According to UCAS data from 2017/18, only 35% of higher education STEM students in the UK identified as women. Since research consistently shows little gender divide in GCSE maths results, or even young girls outperforming their male classmates, the lack of women heading into STEM pathways must originate from their experiences in secondary school education.  

I remember walking into a mathematics classroom after my undergrad for the first time since being a pupil myself, and glancing up at the string of all white, all male mathematicians staring back down at me from the wall. My mum had recently gifted me a fantastic box of Rachel Ignotofsky ‘Women in Science’ postcards, that named and quoted just a handful of inspiring women that had contributed so much to the science and maths that we all use today and see so frequently in our classrooms. Yet not a single one of their names or faces graced that wall. At least half of the pupils in that classroom could not see themselves up there. 
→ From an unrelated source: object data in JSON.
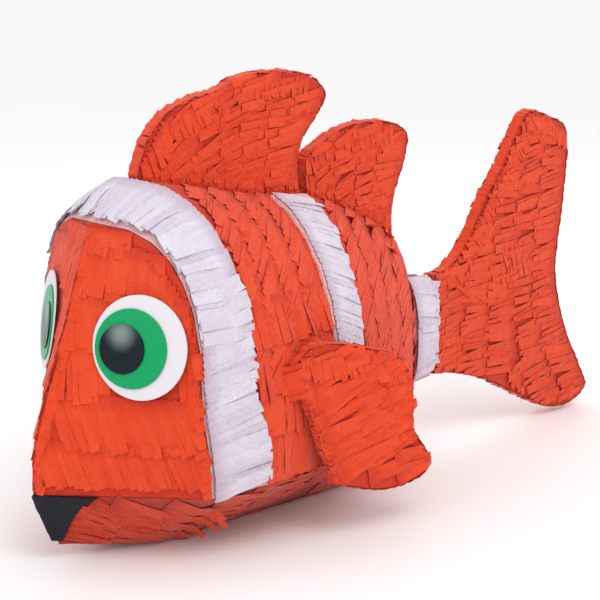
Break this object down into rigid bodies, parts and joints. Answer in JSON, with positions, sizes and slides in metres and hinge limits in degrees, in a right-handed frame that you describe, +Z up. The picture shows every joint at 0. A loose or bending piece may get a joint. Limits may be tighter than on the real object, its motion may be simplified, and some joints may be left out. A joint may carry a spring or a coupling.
{
  "type": "fish pinata",
  "caption": "Hollow fish-shaped party pinata of card covered with fringed crepe paper, with upright card fins, paper disc eyes and a taped filling flap under the belly.",
  "frame": {"origin": "middle of the bottom of the bounding box, on the surface that the belly rests on", "axes": "+X towards the tail, +Y towards the fish's right side, +Z up through the back fins"},
  "size_m": [0.5792, 0.2318, 0.315],
  "materials": {
    "orange_crepe": "matte crinkled crepe paper",
    "underside_crepe": "matte crinkled crepe paper",
    "white_crepe": "matte crinkled crepe paper",
    "brown_card": "matte uncoated card",
    "eye_white_paper": "glossy coated paper",
    "eye_green_paper": "glossy coated paper",
    "eye_black_paper": "glossy coated paper",
    "mouth_black_paper": "glossy creased paper",
    "clear_tape": "clear glossy adhesive tape",
    "stick_wood": "plain satin wood"
  },
  "bodies": {
    "shell": {"belly_card": "brown_card", "belly_crepe": "underside_crepe", "eye_iris_left": "eye_green_paper", "eye_iris_right": "eye_green_paper", "eye_pupil_left": "eye_black_paper", "eye_pupil_right": "eye_black_paper", "eye_white_left": "eye_white_paper", "eye_white_right": "eye_white_paper", "flank_card_left": "brown_card", "flank_card_right": "brown_card", "flank_crepe_left": "orange_crepe", "flank_crepe_right": "orange_crepe", "front_fin_card": "brown_card", "front_fin_crepe": "orange_crepe", "hanging_stick": "stick_wood", "head_band": "white_crepe", "head_card_left": "brown_card", "head_card_right": "brown_card", "head_crepe_left": "orange_crepe", "head_crepe_right": "orange_crepe", "mid_band_left": "white_crepe", "mid_band_right": "white_crepe", "mouth_patch": "mouth_black_paper", "rear_fin_card": "brown_card", "rear_fin_crepe": "orange_crepe", "side_fin_left_card": "brown_card", "side_fin_left_crepe": "orange_crepe", "side_fin_right_card": "brown_card", "side_fin_right_crepe": "orange_crepe", "tail_band": "white_crepe", "tail_fin_card": "brown_card", "tail_fin_crepe": "orange_crepe", "underside_card_left": "brown_card", "underside_card_right": "brown_card", "underside_crepe_left": "underside_crepe", "underside_crepe_right": "underside_crepe"},
    "flap": {"flap_card": "brown_card", "flap_crepe": "underside_crepe", "flap_tape": "clear_tape"}
  },
  "joints": [
    {"name": "flap_hinge", "type": "hinge", "parent": "shell", "child": "flap", "pos_m": [-0.14599, -0.03236, 0.00768], "axis": [0.9997, 0.0259, 0], "range_deg": [0, 110]}
  ]
}
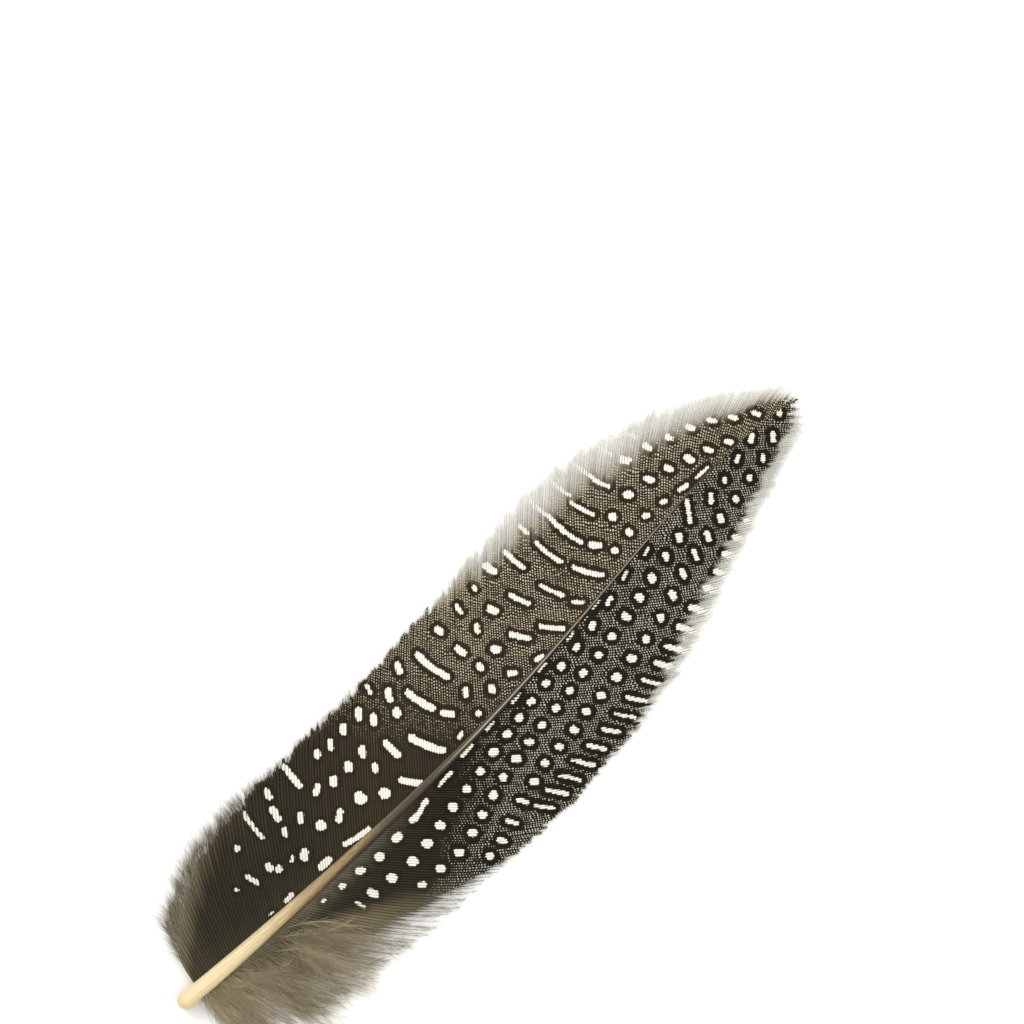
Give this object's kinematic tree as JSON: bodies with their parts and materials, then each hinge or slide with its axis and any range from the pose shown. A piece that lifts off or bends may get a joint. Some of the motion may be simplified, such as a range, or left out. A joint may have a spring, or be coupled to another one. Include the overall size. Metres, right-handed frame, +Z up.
{
  "type": "guinea fowl feather",
  "caption": "Flight feather lying with its spotted side up: a cream quill that darkens into the shaft, dark vanes with pearl spots, a frayed edge and down at the base.",
  "frame": {"origin": "bottom centre of the feather's box, on the surface it lies on", "axes": "+X along the shaft from the quill end to the tip, +Y towards the broad outer vane, +Z up out of the spotted side"},
  "size_m": [0.1914, 0.056, 0.0076],
  "materials": {
    "barbs": "dark brown to black barbs with ivory pearl spots and fine cream speckles, soft satin sheen",
    "quill": "smooth glossy cream horn that turns tan and then dark brown towards the tip"
  },
  "bodies": {
    "root": {"feather": "barbs"}
  },
  "joints": []
}
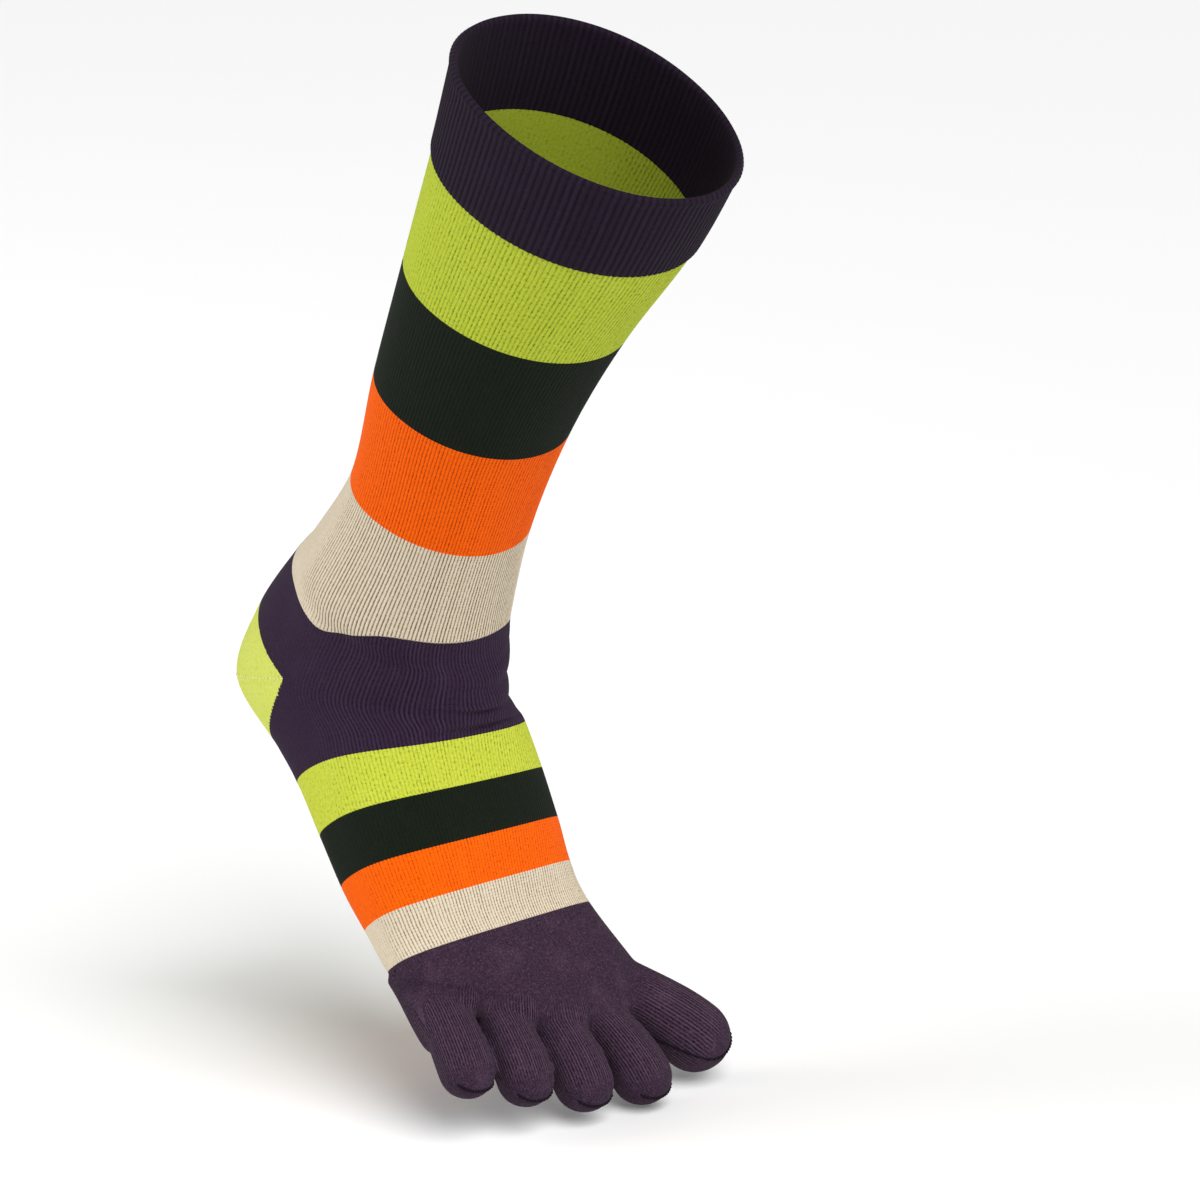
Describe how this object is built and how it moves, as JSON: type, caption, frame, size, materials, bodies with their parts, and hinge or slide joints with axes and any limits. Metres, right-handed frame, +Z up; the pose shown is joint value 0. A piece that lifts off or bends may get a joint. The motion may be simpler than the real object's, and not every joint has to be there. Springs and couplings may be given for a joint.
{
  "type": "toe sock",
  "caption": "Knitted toe sock with a ribbed cuff, broad colour stripes round the leg and instep, a contrast heel pocket and a separate sleeve for each toe.",
  "frame": {"origin": "centre of the cuff's mouth, where the sock sits on the shin", "axes": "+Z up, -Y the way the toes point, +X towards the big toe's side; the heel is raised, so the sole slopes down to the toes"},
  "size_m": [0.127, 0.2371, 0.4054],
  "materials": {
    "plum_knit": "matt plum cotton rib and plain knit",
    "lime_knit": "matt lime cotton knit",
    "dark_green_knit": "matt very dark green cotton knit",
    "orange_knit": "matt orange cotton knit",
    "beige_knit": "matt beige cotton knit"
  },
  "bodies": {
    "root": {"cuff": "plum_knit", "leg_lime": "lime_knit", "leg_dark_green": "dark_green_knit", "leg_orange": "orange_knit", "leg_beige": "beige_knit", "ankle": "plum_knit", "heel_pocket": "lime_knit", "foot_lime": "lime_knit", "foot_dark_green": "dark_green_knit", "foot_orange": "orange_knit", "foot_beige": "beige_knit", "forefoot": "plum_knit", "big_toe": "plum_knit", "second_toe": "plum_knit", "third_toe": "plum_knit", "fourth_toe": "plum_knit", "little_toe": "plum_knit"}
  },
  "joints": []
}
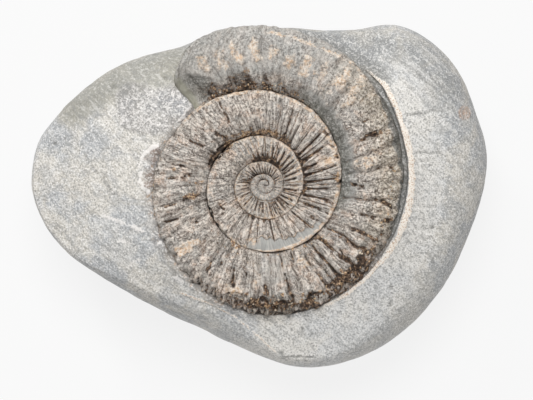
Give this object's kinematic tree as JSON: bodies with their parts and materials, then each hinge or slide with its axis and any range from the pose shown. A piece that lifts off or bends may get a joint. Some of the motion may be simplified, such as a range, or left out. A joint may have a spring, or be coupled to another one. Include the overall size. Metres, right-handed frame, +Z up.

I hear so often ‘you don’t look like a maths teacher’, which is funny to me. Especially as this is ‘meant as a compliment’. What do mathematicians look like? For me, being a mathematician and teaching secondary mathematics is about inclusion and inspiration. It’s about demonstrating to and reminding pupils that maths is for all genders, all races, all sexualities. It’s about opening pathways that pupils may not have previously considered, or believed were meant for them.  

One day I’ll have my own string of mathematicians and scientists on my classroom wall. It’ll have the likes of Hedy Lamarr, Katherine Johnson, and Emmy Noether. It’ll bare faces of modern mathematicians such as transgender topologist Autumn Kent alongside Pythagoras and Descartes. It’ll reflect the diversity of the classroom, and the past and future of mathematics.  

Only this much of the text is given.